U.K. Faces $132 Billion Funding Gap for Biodiversity Restoration

The U.K. will need private investors to cough up significant sums of money if the nation is to preserve its habitats and biodiversity, according to a new study.

The government-backed Green Finance Institute estimates that the U.K. currently lacks as much as 97 billion pounds ($132 billion) in funding to live up to its commitments, according to a report on Tuesday. If the U.K. is “to meet its net zero and nature-positive ambitions,” it will need private money to supplement government spending, it said. 

The U.K., which is hosting next month’s COP26 climate summit, has made a wide array of commitments to preserve and protect nature, spanning the restoration of degraded peatlands and seafloor habitats, to protecting endangered species and achieving a net gain in biodiversity.
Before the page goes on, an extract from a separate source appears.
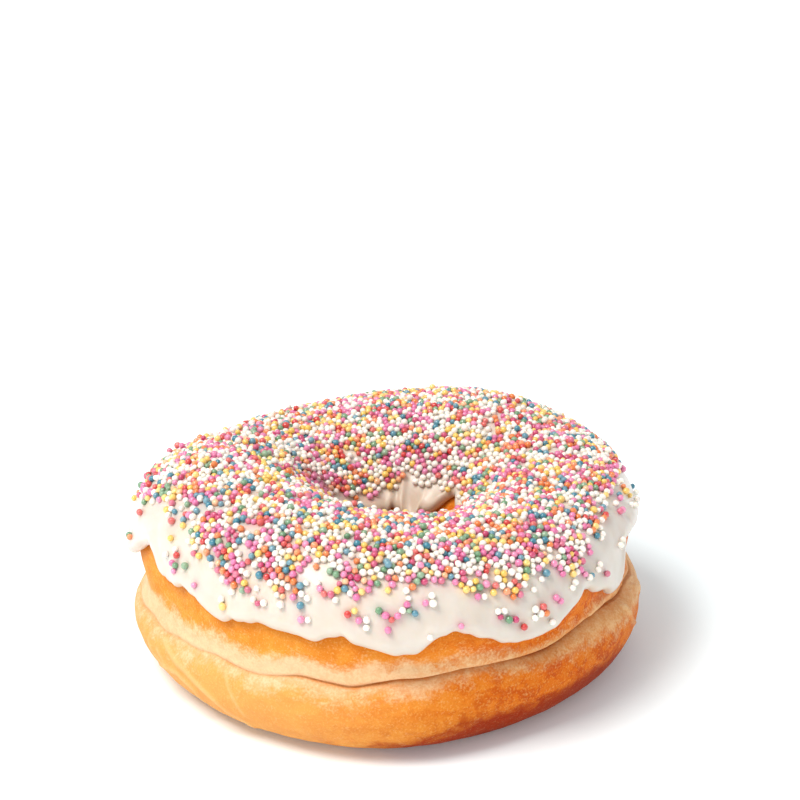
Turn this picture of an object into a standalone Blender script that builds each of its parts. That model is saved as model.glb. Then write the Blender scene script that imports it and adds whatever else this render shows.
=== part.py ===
"""A ring doughnut of raised dough under a drape of set white frosting.

Metres, +Z up. The ring lies on z = 0 with its hole upright. Two numbers name any place on it:
azimuth, in degrees round the hole, 0 at +X and 270 at the front, -Y; and turn, in degrees
round the dough's section, 0 at the waist, 90 at the crown, 180 on the wall of the hole and
-90 under the ring.
"""

import math

import bmesh
import bpy
from mathutils import Matrix, Vector

MM = 0.001

# The ring: its middle line, and how far the dough reaches from it
RING_RADIUS = 27.7 * MM
HOLE_REACH = 18.7 * MM
HOLE_SHIFT = 0.7 * MM
MIDDLE_HEIGHT = 17.5 * MM
DROP = 18.1 * MM
OUTER_SQUARENESS = 3.0
HOLE_SQUARENESS = 1.8

# Twelve stations round the ring, 30 degrees apart from +X, in millimetres: how far the upper
# half reaches out, how far the lower half does, how high the crown rises over the middle,
# how high the waist runs, and how deep it is drawn in.
STATIONS = (
    (15.9, 18.9, 17.2, 16.4, 2.6),
    (20.3, 20.8, 18.4, 17.9, 2.4),
    (20.1, 20.5, 20.9, 18.4, 2.4),
    (19.1, 19.8, 19.2, 17.8, 2.4),
    (18.5, 19.2, 17.3, 18.1, 2.5),
    (16.9, 19.2, 17.1, 18.6, 2.5),
    (19.3, 21.1, 19.5, 15.1, 2.4),
    (15.4, 19.5, 19.4, 12.5, 1.7),
    (16.9, 19.4, 19.0, 13.9, 2.0),
    (17.5, 19.4, 17.7, 15.9, 2.3),
    (16.4, 15.9, 16.8, 17.1, 2.4),
    (14.0, 16.2, 16.8, 17.1, 2.7),
)
WAIST_WIDTH = 13.0
HALVES_BLEND = 14.0

# A fold in the dough that runs from the crown down into the hole
FOLD_AZIMUTH = 163.0
FOLD_WIDTH = 9.0
FOLD_DEPTH = 2.2 * MM
FOLD_TURN = 145.0
FOLD_SPAN = 32.0

# The frosting: a skin that hangs from the crown, with an uneven edge outside and in the hole
FROSTING_GAP = 0.35 * MM
FROSTING_THICKNESS = 1.5 * MM
OUTER_EDGE_TURN = 27.0
HOLE_EDGE_TURN = 160.0

# Runs of frosting past those edges: azimuth, how many degrees of turn further it hangs
# (less where the dough shows higher), and half the run's width in degrees of azimuth
OUTER_RUNS = (
    (20, 7, 7),
    (48, -4, 6),
    (75, 9, 9),
    (104, -3, 6),
    (128, 8, 8),
    (158, 6, 6),
    (186, 5, 4),
    (198, -8, 5),
    (215, -4, 6),
    (231, 2, 4),
    (240, -2, 4),
    (271, 8, 7),
    (282, -2, 3),
    (302, 13, 11),
    (331, 9, 6),
    (338, 15, 4),
)
HOLE_RUNS = (
    (22, -12, 13),
    (66, 9, 9),
    (92, -4, 4),
    (125, -2, 8),
    (205, 5, 12),
    (262, -5, 12),
    (312, 6, 10),
)

# The frosting's rounded lip: degrees of turn in from its edge, and share of its thickness
LIP = ((0.3, 0.0), (-0.9, 0.3), (-0.5, 0.7), (1.4, 0.98), (5.0, 1.08))
DRAPE_STEPS = 7

COLUMNS = 96
DOUGH_ROWS = 24
ROWS_DRAWN_TO_WAIST = 22.0
FIRST_COVERED_ROW = 4
LAST_COVERED_ROW = 10
SECTION_RADIUS = 10 * MM
STEP_ASIDE = 0.5


def clear_scene():
    """Leave nothing of an earlier scene behind."""
    for thing in list(bpy.data.objects):
        bpy.data.objects.remove(thing, do_unlink=True)


def principled(name, colour, roughness, coat=0.0):
    """A plain finish for one kind of material."""
    material = bpy.data.materials.new(name)
    material.use_nodes = True
    shader = material.node_tree.nodes["Principled BSDF"]
    shader.inputs["Base Color"].default_value = (*colour, 1.0)
    shader.inputs["Roughness"].default_value = roughness
    shader.inputs["Coat Weight"].default_value = coat
    return material


def station(column, azimuth):
    """One of the stations' sizes at any azimuth, eased from station to station, in metres."""
    place = azimuth * len(STATIONS) / 360
    first = math.floor(place)
    t = place - first
    a, b, c, d = (STATIONS[(first + k) % len(STATIONS)][column] for k in (-1, 0, 1, 2))
    slope = (c - a) * t
    bend = (2 * a - 5 * b + 4 * c - d) * t * t
    twist = (3 * b - a - 3 * c + d) * t * t * t
    return (2 * b + slope + bend + twist) / 2 * MM


def hump(distance, width):
    """A smooth hump, 1 in its middle."""
    return math.exp(-((distance / width) ** 2))


def around(angle, centre):
    """Degrees from one angle to another, the short way round."""
    return (angle - centre + 180) % 360 - 180


def edge_turn(azimuth, level, runs, way):
    """Where the frosting stops: its usual turn, moved by each run of frosting near this azimuth."""
    return level + way * sum(more * hump(around(azimuth, at), width) for at, more, width in runs)


def dough_point(azimuth, turn):
    """A place on the dough's skin: two squarish half sections, drawn in where they meet."""
    upper, lower, rise, waist_height, waist_depth = (station(k, azimuth) for k in range(5))
    outward = max(0.0, math.cos(math.radians(turn)))
    waist_angle = math.atan2(waist_height - MIDDLE_HEIGHT, lower)
    angle = math.radians(turn) + waist_angle * outward**2
    across, up = math.cos(angle), math.sin(angle)
    squareness = OUTER_SQUARENESS if across > 0 else HOLE_SQUARENESS
    reach = (abs(across) ** squareness + abs(up) ** squareness) ** (-1 / squareness)
    direction = math.radians(azimuth)
    outer_reach = lower + (upper - lower) * (0.5 + 0.5 * math.tanh(turn / HALVES_BLEND))
    hole_reach = HOLE_REACH - HOLE_SHIFT * math.cos(direction)
    waist = waist_depth * hump(turn, WAIST_WIDTH) if outward else 0.0
    fold = FOLD_DEPTH * hump(around(azimuth, FOLD_AZIMUTH), FOLD_WIDTH)
    fold *= hump(turn - FOLD_TURN, FOLD_SPAN)
    sideways = (outer_reach if across > 0 else hole_reach) * reach * across
    radius = RING_RADIUS + sideways - waist + fold / 2
    height = MIDDLE_HEIGHT + (rise if up > 0 else DROP) * reach * up - fold
    return Vector((radius * math.cos(direction), radius * math.sin(direction), max(height, 0.0)))


def outward_normal(azimuth, turn):
    """The direction straight out of the dough's skin."""
    round_ring = dough_point(azimuth + STEP_ASIDE, turn) - dough_point(azimuth - STEP_ASIDE, turn)
    round_section = dough_point(azimuth, turn + STEP_ASIDE) - dough_point(azimuth, turn - STEP_ASIDE)
    return round_ring.cross(round_section).normalized()


def row_turn(row):
    """Rows of corners lie closer together towards the waist, where the shape turns fastest."""
    turn = around(row * 360 / DOUGH_ROWS, 0)
    return turn - ROWS_DRAWN_TO_WAIST * math.sin(math.radians(turn))


def dough_corner(azimuth, row):
    """A corner of the dough."""
    return dough_point(azimuth, row_turn(row))


def frosting_section(azimuth):
    """The frosting's section as (turn, share of its thickness): lip, drape, lip, underside.

    The underside's corners face the dough's own rows, so that the gap between them is even.
    """
    outer = edge_turn(azimuth, OUTER_EDGE_TURN, OUTER_RUNS, -1)
    inner = edge_turn(azimuth, HOLE_EDGE_TURN, HOLE_RUNS, 1)
    lip_end = LIP[-1][0]
    span = inner - outer
    section = [(outer + aside, share) for aside, share in LIP]
    for step in range(1, DRAPE_STEPS + 1):
        turn = outer + lip_end + (span - 2 * lip_end) * step / (DRAPE_STEPS + 1)
        section.append((turn, 1.0))
    section += [(inner - aside, share) for aside, share in reversed(LIP)]
    covered = [row_turn(row) for row in range(LAST_COVERED_ROW, FIRST_COVERED_ROW - 1, -1)]
    underside = [(inner + covered[0]) / 2, *covered, (covered[-1] + outer) / 2]
    return section + [(turn, 0.0) for turn in underside]


def frosting_corner(azimuth, row):
    """A corner of the frosting, set off from the dough that it covers."""
    turn, share = frosting_section(azimuth)[row]
    offset = FROSTING_GAP + FROSTING_THICKNESS * share
    return dough_point(azimuth, turn) + outward_normal(azimuth, turn) * offset


def ring(name, rows, corner, material):
    """A closed ring: a circle spun round the hole's axis, then each corner moved to its place."""
    bm = bmesh.new()
    start = Matrix.Rotation(math.pi / 2, 4, "X") @ Matrix.Rotation(math.pi / 2, 4, "Z")
    start = Matrix.Translation((RING_RADIUS, 0, 0)) @ start
    bmesh.ops.create_circle(bm, segments=rows, radius=SECTION_RADIUS, matrix=start)
    bmesh.ops.spin(
        bm,
        geom=bm.verts[:] + bm.edges[:],
        cent=(0, 0, 0),
        axis=(0, 0, 1),
        angle=2 * math.pi,
        steps=COLUMNS,
        use_merge=True,
    )
    for vert in bm.verts:
        x, y, z = vert.co
        azimuth = math.degrees(math.atan2(y, x)) % 360
        around_section = math.atan2(z, math.hypot(x, y) - RING_RADIUS)
        vert.co = corner(azimuth, round(around_section * rows / (2 * math.pi)) % rows)
    bmesh.ops.recalc_face_normals(bm, faces=bm.faces[:])
    bmesh.ops.triangulate(bm, faces=bm.faces[:], quad_method="SHORT_EDGE")
    mesh = bpy.data.meshes.new(name)
    bm.to_mesh(mesh)
    bm.free()
    mesh.shade_smooth()
    mesh.materials.append(material)
    thing = bpy.data.objects.new(name, mesh)
    bpy.context.scene.collection.objects.link(thing)
    return thing


def centre(things):
    """Slide the meshes so that the middle of their joint box is over the origin."""
    corners = [vert.co for thing in things for vert in thing.data.vertices]
    middle = [(min(c[k] for c in corners) + max(c[k] for c in corners)) / 2 for k in (0, 1)]
    for thing in things:
        thing.data.transform(Matrix.Translation((-middle[0], -middle[1], 0)))


def main():
    clear_scene()
    crust = principled("fried_dough", (0.72, 0.36, 0.11), 0.5)
    icing = principled("white_frosting", (0.90, 0.86, 0.80), 0.35, coat=0.2)
    frosting_rows = len(frosting_section(0))
    dough = ring("dough_ring", DOUGH_ROWS, dough_corner, crust)
    frosting = ring("frosting", frosting_rows, frosting_corner, icing)
    centre([dough, frosting])


main()
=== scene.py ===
import math

import bmesh
import bpy
import numpy as np
from mathutils import Matrix, Quaternion, Vector, noise
from mathutils.bvhtree import BVHTree
from mathutils.kdtree import KDTree


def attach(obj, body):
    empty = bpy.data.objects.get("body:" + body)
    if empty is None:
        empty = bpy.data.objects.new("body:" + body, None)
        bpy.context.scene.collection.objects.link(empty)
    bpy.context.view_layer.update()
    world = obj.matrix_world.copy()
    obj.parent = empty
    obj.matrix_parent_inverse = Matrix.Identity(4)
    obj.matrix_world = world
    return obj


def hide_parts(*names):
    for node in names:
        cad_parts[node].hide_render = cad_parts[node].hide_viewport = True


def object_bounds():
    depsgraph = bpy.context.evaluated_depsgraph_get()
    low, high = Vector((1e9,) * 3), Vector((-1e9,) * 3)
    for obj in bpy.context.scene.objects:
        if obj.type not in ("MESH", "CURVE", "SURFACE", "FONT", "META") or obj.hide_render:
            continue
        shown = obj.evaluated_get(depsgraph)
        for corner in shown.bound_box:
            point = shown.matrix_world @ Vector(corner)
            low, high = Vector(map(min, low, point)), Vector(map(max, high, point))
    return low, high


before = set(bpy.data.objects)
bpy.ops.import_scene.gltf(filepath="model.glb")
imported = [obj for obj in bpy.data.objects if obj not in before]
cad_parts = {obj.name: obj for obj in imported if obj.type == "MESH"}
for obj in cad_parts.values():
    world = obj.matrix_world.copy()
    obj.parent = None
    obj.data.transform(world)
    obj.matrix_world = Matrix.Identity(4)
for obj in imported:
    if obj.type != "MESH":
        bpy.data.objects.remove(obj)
cad_low, cad_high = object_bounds()
print("measured model:", [round((high - low) * 1000, 1) for low, high in zip(cad_low, cad_high)], "mm")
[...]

Globally, the sense of alarm around the loss of biodiversity is growing more urgent. Never before have so many species been threatened with extinction, as the degradation of their habitats compounds the fallout from climate change. 

“The data is conclusive that public investment - even if funding commitments increase - will not be enough to fund the U.K.’s nature recovery ambitions,’’ said Green Finance Institute CEO Rhian-Mari Thomas. “Private investment is therefore urgently required.’’

The decline of the natural world has yet to attract the same level of interest from Wall Street C-suites as climate change. But a number of financial firms, including Amundi SA and HSBC Global Asset Management, have started to include biodiversity in their environmental goals. And last month, executives from major asset managers including BlackRock Inc. and UBS Group AG were appointed to the Taskforce on Nature-related Financial Disclosures to help develop a framework for measuring the impact that financial institutions and corporations are having on the natural world.

The financial risks are clear. The World Economic Forum estimates that more than half of global gross domestic product is moderately or highly dependent on nature. 

“Having identified the scale of investment needed, and where it is needed, we must now focus on unlocking barriers to the mobilization of private finance into nature-positive projects and businesses right across the U.K.,’’ Thomas said.